Provisions of Mental Healthcare Bill 2016, its application in prisons and the prescribed Nelson Mandela Rules for Prison inmates.

GS IV: Public/Civil service values and ethics in public administration: Status and problems.

Caring for our prisoners’ minds

Prisoners cannot become a default facility for those with mental illness.

National Crime Records Bureau (NCRB) statistics in 2015 identified a total of 5,203 inmates (1.2% of total inmates) as those having mental illness.

Issues:

  • Prisons receive little or negligible attention.
  • There is social apathy towards the institution and its inmates.
  • Prison officials command less recognition than their peers which leads to a plunge in morale.
  • As a result, prisoners with mental illnesses are grossly ignored which further enhances their disabilities.

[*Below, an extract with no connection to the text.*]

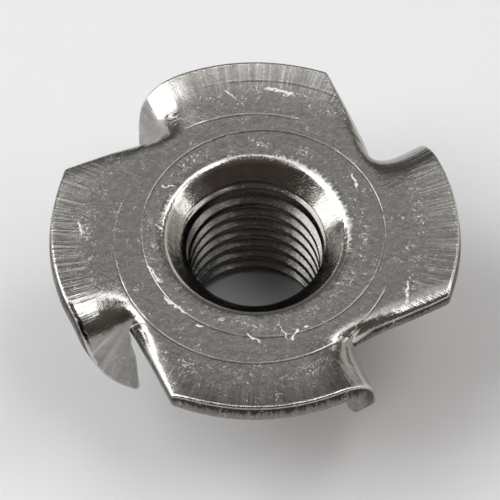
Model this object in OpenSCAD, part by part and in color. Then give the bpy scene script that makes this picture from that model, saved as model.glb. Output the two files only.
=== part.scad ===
// Four-prong tee nut, pressed from one disc of stainless sheet.
// A threaded barrel is drawn down from the middle of a round flange.
// Four slits in the rim free four tongues, each folded down into a prong.
// Origin: centre of the barrel's lower end, on the bore axis. +Z up. Millimetres.

/* [Flange] */
// Outside diameter of the flange, across the rim
flange_d = 22; // [20:0.1:28]
// Thickness of the sheet
sheet = 1.2; // [0.9:0.05:1.5]
// Rounding of the rim's upper and lower edges
rim_round = 0.28; // [0.1:0.01:0.4]

/* [Barrel] */
// Overall height, from the barrel's lower end to the flange's top
height = 9.6; // [8.5:0.1:14]
// Outside diameter of the barrel
barrel_d = 10; // [9.4:0.1:12]
// Diameter of the bore at the crests of its fine 8 mm thread
bore_d = 6.8; // [6.4:0.05:7]
// Width of the drawn mouth's flare, from the bore out to the flat of the flange
mouth_flare = 1.73; // [1.2:0.01:1.9]
// Slope of the flare, down from the flange's top
mouth_angle = 44; // [36:1:52]
// Rounding of the mouth's edge, from the flat of the flange into the flare
mouth_round = 0.6; // [0.3:0.05:0.9]
// Rounding of the corner between the barrel and the flange's underside
neck_round = 0.5; // [0.2:0.05:0.8]
// Chamfer of the barrel's lower outer edge
end_chamfer = 0.4; // [0.1:0.05:0.6]
// Chamfer of the bore's lower edge, cut before threading
bore_chamfer = 0.6; // [0.2:0.05:0.7]

/* [Prongs] */
// Number of prongs, evenly spaced
prong_count = 4; // [3:1:4]
// Distance of each slit from the axis, as a share of the flange's radius
slit_share = 0.7227; // [0.68:0.0001:0.78]
// Width of the slit left between the flange and the folded tongue
slit_gap = 0.1; // [0.05:0.01:0.3]
// Angle round the fold at which the slit stops, its root staying whole as far as this
root_angle = 50; // [35:1:55]
// Direction of the first fold line, anticlockwise from +X
fold_angle = 24.4; // [0:0.1:90]
// Outer radius of the fold
fold_round = 2; // [1.6:0.05:2.4]
// Angle the tongue is folded through
fold_bend = 81; // [70:1:90]
// Amount the shearing takes off each face of the prong past the fold
blade_thin = 0.05; // [0.03:0.01:0.1]
// Length taken off the prong's sheared tip
tip_cut = 0.45; // [0.2:0.05:1.5]

/* [Hidden] */
$fn = 96;
flange_r = flange_d / 2;
barrel_r = barrel_d / 2;
bore_r = bore_d / 2;
mouth_r = bore_r + mouth_flare;
under_z = height - sheet;
fold_z = height - fold_round;
fold_in = fold_round - sheet;
// length of flat sheet used up by the fold, along its middle line
fold_flat = (fold_round - sheet / 2) * fold_bend * PI / 180;
// inner edge and length of the tongue, and the straight part of the prong past the fold
slit_offset = slit_share * flange_r;
tongue_x = slit_offset + slit_gap;
slit_len = sqrt(flange_r * flange_r - tongue_x * tongue_x);
prong_len = slit_len - fold_flat - tip_cut;
// the prong starts this far back, inside the fold
blade_lap = 0.6 * sqrt(2 * fold_round * blade_thin);
// the slit's root starts this far round the fold, is thinner by this on each face, and runs this
// far into the flange and into the tongue
root_start = 15;
root_thin = 0.05;
root_lap = 0.04;
steel = [0.64, 0.63, 0.60];
eps = 0.01;
// where the flare leaves the rounded edge, just inside it, and where it meets the bore
flare_x = mouth_r - (mouth_round - eps) * sin(mouth_angle);
flare_z = height - mouth_round + (mouth_round - eps) * cos(mouth_angle);
flare_end = flare_z - (flare_x - bore_r) * tan(mouth_angle);

// Flange in section, from the axis out to the rounded rim.
module flange_section() {
  translate([0, under_z])
    square([flange_r - rim_round, sheet]);
  translate([0, under_z + rim_round])
    square([flange_r, sheet - 2 * rim_round]);
  translate([flange_r - rim_round, under_z + rim_round])
    circle(r = rim_round);
  translate([flange_r - rim_round, height - rim_round])
    circle(r = rim_round);
}

// Barrel in section, with the rounded neck under the flange and the lower chamfer.
module barrel_section() {
  difference() {
    square([barrel_r, under_z + eps]);
    polygon([
      [barrel_r - end_chamfer, -eps],
      [barrel_r + eps, -eps],
      [barrel_r + eps, end_chamfer],
      [barrel_r, end_chamfer],
      [barrel_r - end_chamfer, 0]
    ]);
  }
  difference() {
    translate([barrel_r - eps, under_z - neck_round])
      square([neck_round + eps, neck_round + eps]);
    translate([barrel_r + neck_round, under_z - neck_round])
      circle(r = neck_round);
  }
}

// Everything inside the wall: bore, flared mouth with its rounded edge, and lower chamfer.
module bore_section() {
  translate([0, -1])
    square([bore_r, height + 2]);
  difference() {
    polygon([
      [0, flare_end],
      [bore_r, flare_end],
      [flare_x, flare_z],
      [mouth_r, height - mouth_round],
      [mouth_r, height + 1],
      [0, height + 1]
    ]);
    translate([mouth_r, height - mouth_round])
      circle(r = mouth_round);
  }
  polygon([
    [0, -eps],
    [bore_r + bore_chamfer + eps, -eps],
    [bore_r, bore_chamfer],
    [0, bore_chamfer]
  ]);
}

// Flange, mouth and barrel turned about the bore axis.
module drawn_body() {
  rotate_extrude()
    difference() {
      union() {
        flange_section();
        barrel_section();
      }
      bore_section();
    }
}

// Room the folded tongue leaves in the rim, open from the slit outwards.
module tongue_gap() {
  translate([slit_offset, 0, under_z - 1])
    cube([flange_r, flange_r, sheet + 2]);
}

// The folded part of the tongue, trimmed by the rim it was part of.
module tongue_fold() {
  intersection() {
    translate([0, 0, fold_z])
      rotate([0, -90, 0])
        rotate_extrude(angle = fold_bend)
          translate([fold_in, -flange_r - 1])
            square([sheet, flange_r + 1 - tongue_x]);
    translate([0, 0, under_z - fold_round])
      cylinder(r = flange_r, h = fold_round + sheet + 1);
  }
}

// Root of the slit: the sheet left whole between the flange and the first part of the fold,
// drawn a little thinner there.
module slit_root() {
  translate([0, 0, fold_z])
    rotate([0, -90, 0])
      rotate([0, 0, root_start])
        rotate_extrude(angle = root_angle - root_start)
          translate([fold_in + root_thin, -tongue_x - root_lap])
            square([sheet - 2 * root_thin, slit_gap + 2 * root_lap]);
}

// The straight part of the tongue: half of the segment that the slit cuts off.
module tongue_blade() {
  translate([0, 0, fold_z])
    rotate([-fold_bend, 0, 0])
      translate([0, 0, fold_in + blade_thin])
        linear_extrude(height = sheet - 2 * blade_thin)
          intersection() {
            translate([0, -fold_flat])
              circle(r = flange_r - blade_thin, $fn = 144);
            translate([tongue_x + blade_thin, -blade_lap])
              square([flange_r, prong_len + blade_lap]);
          }
}

module tee_nut() {
  color(steel)
    union() {
      difference() {
        drawn_body();
        for (k = [0 : prong_count - 1])
          rotate([0, 0, fold_angle + k * 360 / prong_count])
            tongue_gap();
      }
      for (k = [0 : prong_count - 1])
        rotate([0, 0, fold_angle + k * 360 / prong_count]) {
          tongue_fold();
          slit_root();
          tongue_blade();
        }
    }
}

tee_nut();
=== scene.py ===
"""Four-prong tee nut: one stamped piece of stainless sheet, with its floor, lamps and camera."""
import math
from functools import reduce

import bmesh
import bpy
import numpy as np
from bpy.props import FloatProperty, FloatVectorProperty, IntProperty, PointerProperty
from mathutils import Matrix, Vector


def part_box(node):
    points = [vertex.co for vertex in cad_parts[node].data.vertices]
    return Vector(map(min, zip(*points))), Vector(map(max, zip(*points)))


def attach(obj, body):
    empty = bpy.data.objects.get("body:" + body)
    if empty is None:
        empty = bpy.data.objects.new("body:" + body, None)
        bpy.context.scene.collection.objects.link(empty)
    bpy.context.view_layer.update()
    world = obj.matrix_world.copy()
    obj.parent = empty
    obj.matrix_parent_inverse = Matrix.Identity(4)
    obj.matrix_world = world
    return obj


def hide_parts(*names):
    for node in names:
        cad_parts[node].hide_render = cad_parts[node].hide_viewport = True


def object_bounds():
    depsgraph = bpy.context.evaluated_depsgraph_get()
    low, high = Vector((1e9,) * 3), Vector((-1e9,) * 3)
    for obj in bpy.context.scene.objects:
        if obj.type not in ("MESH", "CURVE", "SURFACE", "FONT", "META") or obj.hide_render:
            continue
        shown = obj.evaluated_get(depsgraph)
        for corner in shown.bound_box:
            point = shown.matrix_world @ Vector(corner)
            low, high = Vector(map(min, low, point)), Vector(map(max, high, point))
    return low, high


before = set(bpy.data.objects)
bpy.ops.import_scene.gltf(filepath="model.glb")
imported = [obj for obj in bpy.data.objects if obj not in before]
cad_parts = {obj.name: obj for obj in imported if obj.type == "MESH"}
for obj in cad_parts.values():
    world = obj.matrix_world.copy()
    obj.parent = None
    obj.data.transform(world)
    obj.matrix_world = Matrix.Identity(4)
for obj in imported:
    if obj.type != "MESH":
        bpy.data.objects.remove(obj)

bl_info = {
    "name": "Tee nut",
    "version": (1, 0, 0),
    "blender": (4, 5, 0),
    "location": "3D View > Sidebar > Tee nut",
    "description": "Builds a pressed four-prong tee nut with its thread, and a plain stage for it",
    "category": "Add Mesh",
}

MM = 0.001
NODE = "tee_nut"
# Points of two surfaces that lie closer than this are the same point.
SAME_POINT = 0.0004 * MM
CAD_BOX = [list(corner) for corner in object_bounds()]
NODE_LOW, NODE_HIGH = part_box(NODE)
FLANGE_DIAMETER = NODE_HIGH[0] - NODE_LOW[0]
OVERALL_HEIGHT = NODE_HIGH[2]

# Each prong came out of the tool a little differently: the direction of its fold line and the angle it is
# folded through, then in millimetres how far its slit is from the axis, and how far past the fold line the
# slit starts. Up to there the sheet was drawn down whole, not sheared.
FOLD_DIRECTION = np.radians([25.4, 114.4, 204.3, 295.2])
FOLD_THROUGH = np.radians([81.0, 83.0, 80.5, 80.0])
SLIT_FROM_AXIS = np.array([7.93, 7.96, 8.16, 7.84])
SLIT_ROOT = np.array([2.2, 2.2, 2.2, 2.0])
# The flange's side of each slit: radius of its rolled edge, and how far its top face is drawn down.
SLIT_ROLL = np.array([0.16, 0.16, 0.18, 0.18])
SLIT_DRAW = np.array([0.10, 0.10, 0.17, 0.33])
# The folds: how bright each was rubbed, how much further round it starts at the rim than beside its slit,
# and the half length over which its curvature eases in, beside its slit and out at the rim.
FOLD_RUBBED = np.array([0.35, 1.0, 1.0, 0.35])
RIM_LAG = np.array([0.0, 0.0, 0.40, 0.0])
FOLD_EASE = ((0.40, 0.80), (0.50, 1.30), (0.75, 1.15), (0.40, 0.80))
# The tongues: length sheared off the point, and how far the inner edge leans toward the axis.
TIP_OFF = np.array([0.0, 0.0, 0.15, 0.0])
TIP_LEAN = np.array([0.0, 0.0, 0.26, 0.0])
PRONGS = len(FOLD_DIRECTION)
LEFT_PRONG = 2

# What the mesh carries at each point: masks of the sheared, polished and burnished zones, and its place
# beside the nearest fold in the flat blank: along it, across it, and FOLD_MARK times the fold's number.
ZONES = ("cut", "polish", "burnish")
BESIDE = "beside_fold"
FOLD_MARK = 7.0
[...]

Nelson Mandela Rules on Healthcare:

  • A lot of prisons are in crisis. Many are overcrowded, others are inadequate.
  • Across the world, prisoners face health risks, violence, high rates of recidivism*, as well as emerging threats, such as violent extremism in prisons.
  • All of these challenges have added to the complexity of combining security, safety and human dignity within prison systems.
  • The rules with respect to Prison Health are:
    1. As the state bears responsibility for those it deprives of their liberty, healthcare must be provided in prison and offered at the same level of care as in the community.
    2. In line with good practice, prison healthcare should be organised in close cooperation with community health services, including to ensure continuity of care.
    3. The role of healthcare professionals in prison must be clearly separate from that of the prison administration.
    4. Healthcare staff must not be involved in prison management issues, such as disciplinary measures, and their clinical decisions must not to be overruled or ignored by non-medical prison staff.
    5. Prison healthcare staff have a duty to report any signs of torture or other inhuman treatment.
    6. When prisoners see a doctor they are patients just like they would be in the community. Patients must give their informed consent to any medical interventions and examinations, and their medical records are confidential.
    7. The competent public health body should regularly inspect and advise the prison director on a variety of issues impacting on the health and well-being of prisoners – as well as prison staff.

The Union govt. has recently passed the Mental Healthcare Bill. One of the prime features of the bill is that it seeks to provide proper health-care, treatment and rehabilitation of mentally ill persons “in a manner that does not intrude on their rights and dignity.”

  • Salient Features of the Mental Health Bill, 2016:
    1. Decriminalises suicide attempt by mentally ill people. Section 309 of the IPC will not be applicable to them .
    2. Rights of persons with mental illness: This provision states that every person will have the
      • right to access mental healthcare from services which are operated or funded by the government.
      • It also includes good quality, easy and affordable access to services.
      • It also provides for the right to equality of treatment,
      • seeks to protect such persons from inhuman treatment,
      • access to free legal services, their medical records, and
      • the right to complain in the event of regarding deficiencies in provisions.
    3. Advance Directive:  Explains how she/he wants to be treated for the requisite illness and who her/his nominated representative shall be.
      • This directive has to be vetted by a medical practitioner.
    4. Every mental health establishment has to be registered with the respective Central or State Mental Health Authority.
    5. The bill also outlines the procedure and process for admission, treatment and subsequent discharge of mentally ill persons.
    6. Mental Health Review Commission and Board:
      • This is a quasi-judicial body responsible for reviewing procedure for making advance directives.
      • It will also advise the government on the protection of mentally ill persons’ rights.
      • It further states that the body in agreement with the state governments constitute Mental Health Review Boards in states’ districts.
    7. Electro-convulsive therapy, which is allowed only with the use of anaesthesia, is however out of bounds for minors.

Conclusion:

  • The needs of inmates with mental health-care are more vulnerable than others.
  • Adapting to the prison environment is challenging.
  • Prisons are not designed for therapeutic care and cannot become a default facility for those with mental illness.
  • Equally significant is to train prison staff and reimagine prisons as ‘correctional centres’ in order to bring about transformative changes and reduce recidivism.
  • Reviewing our criminal justice system would invariably have to include a transformation of our approach from its current punitive form to a rehabilitative and reformative one, which would facilitate social reintegration of inmates.
  • In the words of Madiba, “a nation should not be judged by how it treats its highest citizens, but its lowest ones”.

Update Your Vocabulary:

Recidivism: a tendency to relapse into a previous condition or mode of behavior; especially :  relapse into criminal behavior.

Eg: high recidivism rates observed after cessation of smoking.